MEDIA COURTHOUSE — Attorneys representing parents in the Chester Upland School District are seeking court intervention as the district evaluates recently received proposals that could result in some schools being taken over by charters.

“This is a fast-tracked process and parents must have a voice in determining who will be educating their children,” said Education Law Center Legal Director Maura McInerney in a release. “We need a transparent process that is free from conflicts of interest, ensures a rigorous high-quality education and results in actual cost savings to the district, as the law clearly requires.”

The Education Law Center and Public Interest Law Center, representing four parent intervenors and the Delaware County Advocacy and Recourse Center, filed an updated emergency petition Thursday asking Delaware County Common Pleas Court Judge Barry Dozor to order the district to produce documents related to the bids and the process by which they will be evaluated.

Chester Upland is under a “Financial Recovery Status” designation as part of Act 141 of 2012. A “conversion” provision of the Act allows the district to convert an existing school to a charter school as part of its recovery plan if doing so would result in financial savings.

The district put out Requests for Proposals last year to eight potential bidders and reported this week that it has received three bids from Chester Community Charter School, which already has a strong presence in CUSD, as well as Friendship Education Foundation in Washington, D.C., and Arkansas, and Global Leadership Academy in Philadelphia.

Messages left with FEF and GLA were not returned Thursday. Max Tribble, a spokesman for CCCS, previously said that bid includes converting two elementary schools in the district: Main Street Elementary School would become the “Main Street Academy for Entrepreneurship at Chester Community Charter School,” and the Chester Upland School for the Arts would be the “Performing and Visual Arts Academy at Chester Community Charter School.”

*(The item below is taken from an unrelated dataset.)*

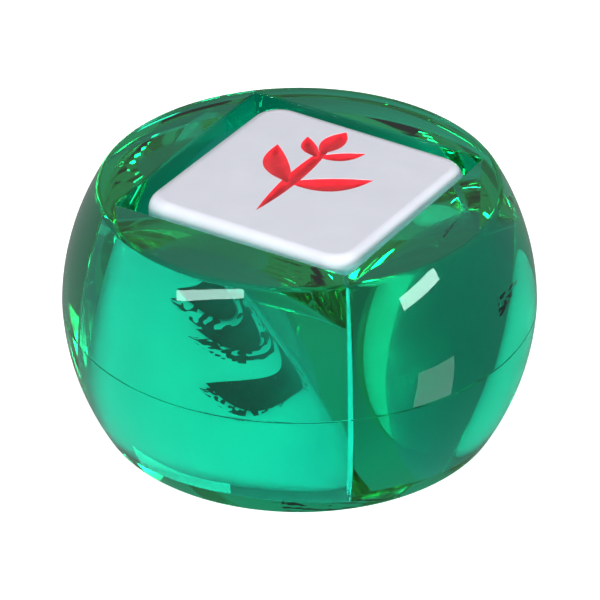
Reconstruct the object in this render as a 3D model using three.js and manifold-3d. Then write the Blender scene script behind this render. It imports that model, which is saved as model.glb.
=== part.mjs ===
// Indicator die in a clear holder. Millimetres, +Z up, origin at the centre of the underside.
//
// The holder is a ball with its top and bottom cut flat, moulded as two half shells that are
// bonded at a seam round the widest part. A square well is open at the top and closed by a
// thin floor. A loose white block lies in the well. Each face of the block has a shallow
// engraved ornament filled with enamel.
import * as THREE from 'three';
import { mergeVertices } from 'three/addons/utils/BufferGeometryUtils.js';
import Module from 'manifold-3d';

const wasm = await Module();
wasm.setup();

// Holder
const HOLDER_RADIUS = 22; // at the seam, its widest part
const HOLDER_HEIGHT = 23.8;
const FLAT_RADIUS = 18.55; // where the side's curve would meet the flat top
const RIM_ROUNDING = 0.7;
const SEAM_LEAN = THREE.MathUtils.degToRad(1.5); // how far the side leans in at the seam
const WELL_WIDTH = 24.6;
const WELL_OFFSET = { x: -0.3, y: 0.55 }; // the well is a little off the middle
const WELL_CORNER = 0.4;
const FLOOR_THICKNESS = 1.1;

// Block
const BLOCK_SIDE = 22.6;
const BLOCK_CORNER = 3; // radius of its four upright edges
const BLOCK_ROUNDING = 1.4; // of its top and bottom edges
const BLOCK_OFFSET = { x: 0.5, y: 0.4 }; // it lies towards the right and back of the well
const BLOCK_TURN = THREE.MathUtils.degToRad(-1.2);
const BLOCK_LIFT = 0.1; // clearance over the floor

// Engraving
const RECESS_DEPTH = 0.6;
const ENAMEL_BELOW_FACE = 0.2;
const ENAMEL_GAP = 0.1; // between the enamel and its recess
const TIP_GAPS = 4; // a pointed end is drawn back by this many gaps

// Fineness of the curves
const TURN_STEPS = 72;
const SIDE_STEPS = 9;
const RIM_STEPS = 4;
const LEAF_STEPS = 7;
const ROUNDING_STEPS = 5;

const SEAM_HEIGHT = HOLDER_HEIGHT / 2;
const QUARTER = Math.PI / 2;

const clearGreen = new THREE.MeshStandardMaterial({
  color: 0x00a46a, roughness: 0.05, metalness: 0, transparent: true, opacity: 0.4,
});
const whitePlastic = new THREE.MeshStandardMaterial({ color: 0xdcdce8, roughness: 0.3, metalness: 0 });
const redEnamel = new THREE.MeshStandardMaterial({ color: 0xd8202a, roughness: 0.35, metalness: 0 });

// A three.js geometry as a solid. Triangles that shrink to a line at a pole are dropped.
function solidOf(geometry) {
  const bare = geometry.clone();
  bare.deleteAttribute('normal');
  bare.deleteAttribute('uv');
  const merged = mergeVertices(bare, 1e-4);
  const index = merged.index.array;
  const triangles = [];
  for (let i = 0; i < index.length; i += 3) {
    const [a, b, c] = index.slice(i, i + 3);
    if (a !== b && b !== c && c !== a) triangles.push(a, b, c);
  }
  const mesh = new wasm.Mesh({
    numProp: 3,
    vertProperties: new Float32Array(merged.attributes.position.array),
    triVerts: new Uint32Array(triangles),
  });
  return new wasm.Manifold(mesh);
}

function geometryOf(solid) {
  const mesh = solid.getMesh();
  const geometry = new THREE.BufferGeometry();
  geometry.setAttribute('position', new THREE.BufferAttribute(new Float32Array(mesh.vertProperties), 3));
  geometry.setIndex(new THREE.BufferAttribute(new Uint32Array(mesh.triVerts), 1));
  geometry.computeVertexNormals();
  return geometry;
}

function namedMesh(name, geometry, material) {
  const mesh = new THREE.Mesh(geometry, material);
  mesh.name = name;
  return mesh;
}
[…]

Tribble said CCCS, which already educates about 4,300 pupils in the district and more than half the elementary students in CUSD, has also proposed facilitating the purchase of the schools to give a cash infusion to the district, and a complete tear-down and rebuilding of both schools as state-of-the art facilities within two years. If approved, both locations could open this fall and would remain neighborhood schools with about a 400-student enrollment in Kindergarten through fifth grade at each location, according to Tribble.

The proposals now go to a “RFP Review Task Force” overseen by Dr. Leroy D. Nunery II, strategic advisor to CUSD Receiver Dr. Juan Baughn. Nunery directed questions about the review process to Baughn, who declined to provide details on the bids Thursday.

Baughn noted the district had posted an update to its website Wednesday that identified the bidders and task force members, information originally sought in the intervenors’ motion. He said the task force will proceed with a timeline laid out under the RFP and should complete vetting the proposals in about a month. If any proposals are recommended for adoption, he said, there will be a public presentation at that time.

The task force includes School Board President Anthony Johnson, school board members Tyra Quail, Ken Washington, William Riley and Fred Green – a former CCCS employee – as well as Toby Farms Intermediate School Principal LaMonte Popley, LaToya Jones, one of the four parent intervenors, and Dr. Jaqueline Irving, vice provost for student development at Eastern University.

Attorneys representing the parents and ARC of Delaware County have decried what they say is a lack of transparency throughout the RFP process and note that the public will have only one opportunity to evaluate the proposals after task force review.

The motion points to comments Dozor previously made in court that “there needs to be lots of public discussion … with the parents at these meetings giving input, weighing things, the pros and cons. You know, that is really important.”

The intervenors are now seeking an order compelling the receiver to release all non-confidential information associated with the received bids, as well as the guidelines, rubrics and criteria the task force is expected to use in evaluating those responses.

The motion argues that bidders were directed to submit any information believed to be confidential separately and that any portion not submitted as confidential is subject to public disclosure. The intervenors’ attorneys also claim they have already made numerous attempts to receive the non-confidential portions of the submissions from attorneys representing the receiver without luck, which constitutes “a breach of his duties to conduct the RFP process in a public manner under the Financial Recovery Law and this court’s orders.”

Attorney Jeff Sultanik, representing the district and receiver, declined to comment.

“This process could shape education in Chester for years to come,” said Public Interest Law Center Staff Attorney Claudia De Palma. “Transparency is the bare minimum, but at every turn the receiver has failed to provide for that. Parents and teachers in Chester will not accept radical transformations to their students’ schools without a real and meaningful opportunity to assess the ability of any bidder to improve the quality of education provided to students. Promises which may not be kept are not sufficient.”

A hearing on the motion is scheduled for March 31.